Hello! And welcome to our Friday column, Worst of the Week. There’s a lot of nutty stuff that goes on in this industry, so this column is a chance for us at RCRWireless.com to rant and rave about whatever rubs us the wrong way. We hope you enjoy it!
And without further ado:
Wow! Now that was a crazy week for the mobile device market.
First Google went all crazy in announcing plans to acquire Motorola Mobility to the chagrin of it seems just about everyone; and just yesterday Hewlett-Packard went even crazier announcing it was basically shuttering its mobile operations including the WebOS business it acquired along with Palm last year for more than $1 billion.
I am just going to blame this level of crazy on the heat.
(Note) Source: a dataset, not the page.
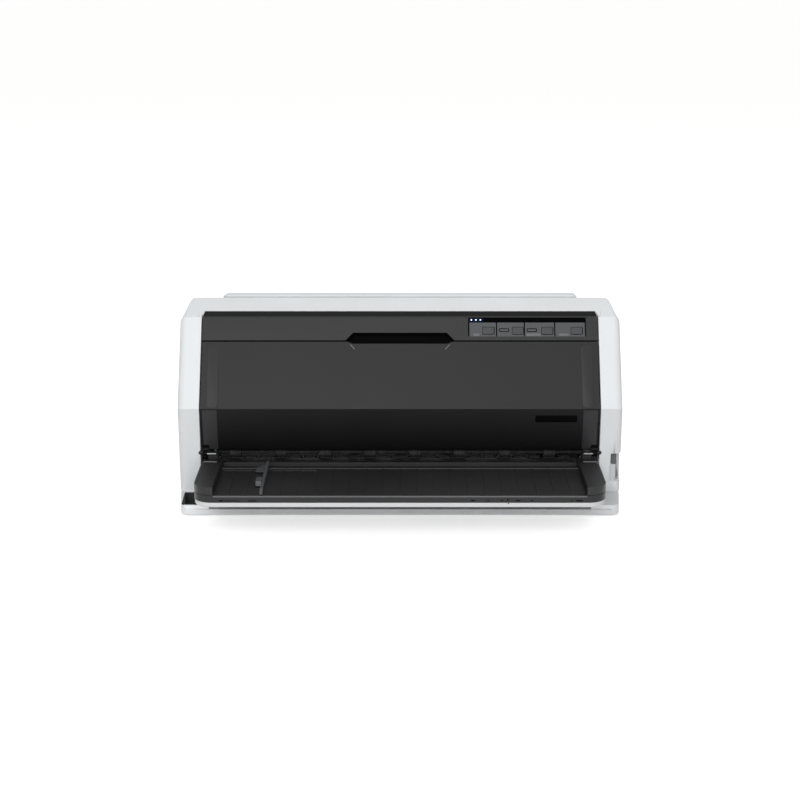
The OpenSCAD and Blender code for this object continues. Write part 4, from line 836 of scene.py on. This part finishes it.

On the topic of Google/Motorola, it appears most of the consternation comes from the fact that Google already seemed to have a pretty good relationship with just about every device maker in the world by providing its Android platform to power just about every smartphone that did not start with an “i”.
But, with the acquisition of Motorola, it seems that the company is looking for a bit more focus in the space as it would have direct control over a bona fide device maker that already is just about exclusively reliant on Android for its very existence. This could be a good thing as it might allow Google to more tightly integrate Android into a more universal platform that can really compete against Apple’s iOS/iTunes/iPhone/iPad/iAnything model.
Some have tried to market Android as a real alternative, but most have realized that there is still too much fragmentation in the model for the OS to be at the center of a greater ecosystem.
Does the acquisition of Motorola solve this? Well, at least in the United States, Motorola has a pretty established brand, and I am sure there are still a handful of people out there carrying around Razr’s and Startacs, or at least enough people that still have fond memories of these pioneering devices.
Of course, most noted that the real reason for the deal was so that Google could lock up some prime patents that have become trading chips in the “new” mobile economy. And while $12 billion would seem to be a lot of money for just about every other company – and is a 60+% premium over Motorola Mobility’s closing price prior to the deal being announced – well … Google is not every other company.
Speaking of not being like every other company, HP’s announcement to shutter its mobile business showed that HP is not like every other company. The decision this week by HP looks to bring a fitting end to a platform that launched with so much potential, only to be mismanaged into oblivion.
Now, maybe we need to give HP some credit in that it has for years tried to find a footing in the mobile space, only to find few wanting to take advantage of what it had to offer. The purchase of Palm seemed to finally provide HP with something that would set it apart and build from, though it quickly noted that it was still not looking to be a device maker and would instead be looking to place the WebOS into such hot technology items as printers. Printers!?!
I still remember attending the Palm WebOS/Pre launch event at the Consumer Electronics Show in Las Vegas what now seems so many moons ago. I remember vividly having to trek what seemed like hours from the Las Vegas Convention Center where most of the show was taking place to the Venetian Hotel where Palm had lured hundreds of media types to show off its reinvention.
I also vividly remember that all of my grumbling quickly vanished when Palm’s “savior” Jon Rubinstein, who had audaciously left Apple to reignite the falling fortunes at Palm. The Pre’s form factor quickly made everything short of the iPhone look like a Palm Treo, and the WebOS to me looked to have all the makings of a world beater.
However, Palm’s inability to quickly gain market share, something most blame on its initial exclusive launch plans with Sprint Nextel, and insistence on keeping the OS in house crippled the company’s growth. Just a few months later, Google would begin flooding the market with Android operating systems and quickly become the only real competitor to Apple’s iPhone.
As for Palm, a need for cash forced it into the hands of HP, which had a history of not knowing what to do with what it had, and with this week’s announcement showed that it really had no idea of what to do with what it had.
With the way WebOS has been handled since inception, was there really any other way it could end?
Again, all of this would have been enough craziness to last several months, let alone have both of them happen within the same week. Here’s hoping we can get out of these dog-days of summer before a new level of insanity hits the mobile space and something really crazy happens.
OK, enough of that.
Thanks for checking out this week’s Worst of the Week column. And now for some extras:
–Verizon Wireless and T-Mobile USA this week got all in each other’s grills about who had the largest “4G” network coverage.
Verizon Wireless kicked off the festivities with claims that its LTE-powered network now covered more than 160 million potential customers, or as it stated “to more than half the U.S. population.” T-Mobile USA countered with the claim that its HSPA+ network covered more than 200 million people, thus taking the title of largest “4G” network.
Just for this moment I am going to put away the questionable marketing tactics of using the term “4G” for either of these services, and just bask in the glow that is two mega-corporations bickering over semantics like a couple of grade-school children. Good stuff.